In his complaint, Vincent alleged that James grossly mismanaged the property, failing to collect rents and pay debts, resulting in the building’s foreclosure. He alleged that the building was subject to numerous outstanding code violations, which were reduced to money judgments against the LLC, based on an illegal apartment in the basement James leased to his employee and sole corroborating witness at trial. Vincent alleged claims individually and derivatively on behalf of the LLC for breach of fiduciary duty, fraud, waste, conversion, unjust enrichment, and negligence.
The Pre-Trial Contempt Order
As a prelude of things to come, a few months before the trial commenced, the Court issued an order finding Vincent in contempt for refusing to provide financial documents and information to the receiver.

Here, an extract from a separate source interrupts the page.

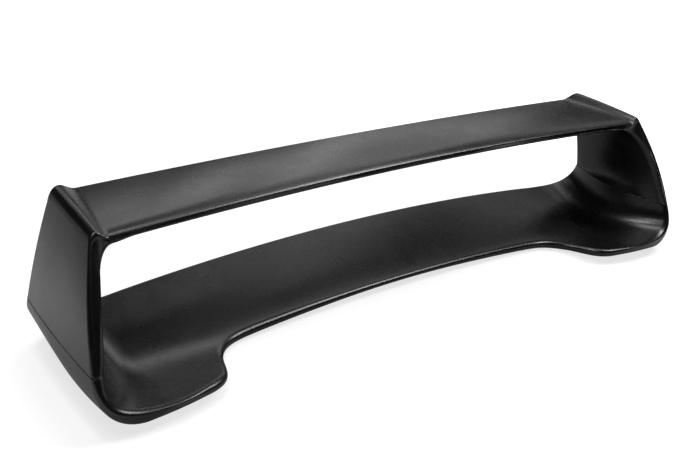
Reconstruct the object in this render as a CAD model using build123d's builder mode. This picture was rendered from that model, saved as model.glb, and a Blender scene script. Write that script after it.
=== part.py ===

Not a good start for James.
As Justice Dufficy noted in his post-trial decision, Vincent sought six different forms of damages:
1) The principal amount of money (approximately one million dollars) that was received from [the] mortgage taken from the property by respondent James Cortazar and invested in the property in California wholly owned by James Cortazar.
2) The default amount of interest when the mortgage was not paid by respondent due to his failure to pay the mortgage and subsequent foreclosure (approximately seven hundred thousand dollars.)
3) Rents and profits of the Company pocketed into his own name since respondent failed to pay any taxes nor did he pay the mortgage or bills.
4) Building Violations that the petitioner contends that he took all reasonable steps to correct, but once he was removed from control the violations mushroomed to an astronomical amount (approximately one half million dollars.)
5) Legal fees for the breach of respondents fiduciary duties to be determined by the Court by attorney’s affidavit.
6) Contempt for failure to comply with the Court’s Order to turn over rents, records and security deposits to the Receiver.
At the trial, Vincent and the receiver testified against James. The court found both their testimony “credible.” In contrast, the Court found the testimony of James “not generally credible, as well as that of his only witness, Jose Guadalupe Escudero.” The Court ruled that James’ “lack of credibility was compounded by his lack of cooperation” with the receiver, his “systematic failure, even in the face of the Contempt Order, to transfer and transmit” to the receiver “the Company’s books, records, bank accounts, securities, and collected rent.” The Court found particularly important that James’ bookkeeper, whom James “attempted to call as a witness at trial,” “refused to testify or appear on [his] behalf.” Not a good look. In a searing rebuke, the Court found that James’ “constant refrain” at trial “that he would ‘have to check his records’ when asked questions about compliance with the Court’s directives, confirm his total lack of regard for these proceedings, this trial and the Court’s directives.”
Conclusions of Law
After trial, the parties submitted proposed and counter-proposed findings of fact and conclusions of law. As one can see from the final decision, the Court adopted large portions of Vincent’s submission in full. Ultimately, the Court held:
The Court finds that the petitioner Vincent Cortazar sustained his burden to prove that respondent James Cortazar breached his fiduciary duties owed to his brother as a 50% owner/member of the Company . . .
1) by diverting the sum of $714,420.21 from the Company to the Rio Dell Project, on August 25, 2009, and not sharing same with the Company or Vincent Cortazar despite his representations to the contrary;
2) by permitting the sum of $548,521.50 to be docketed as Judgment liens against the premises during his control of the Company;
3) by failing to pay and allowing the mortgage on the premises to go into default by refusing to recognize Vincent Cortazar as a member of the Company, causing default interest to become due with bank attorney’s fees, in the sum of $625,721.94, as paid at the closing of June 29, 2018;
4) in failing to disburse and properly share with Vincent Cortazar 50% of the rents and profits of the Company, from May 1, 2013 through June 29, 2018, in the sum as more specifically set forth in Appendix No. 1 herein;
5) in failing to provide the Receiver with the sum of $6,227.76 in rent securities ($7,414 received of $13,641.76 outstanding); and
6) in failing to pay water and sewer rents to the City of New York in the sum of $16,936.21.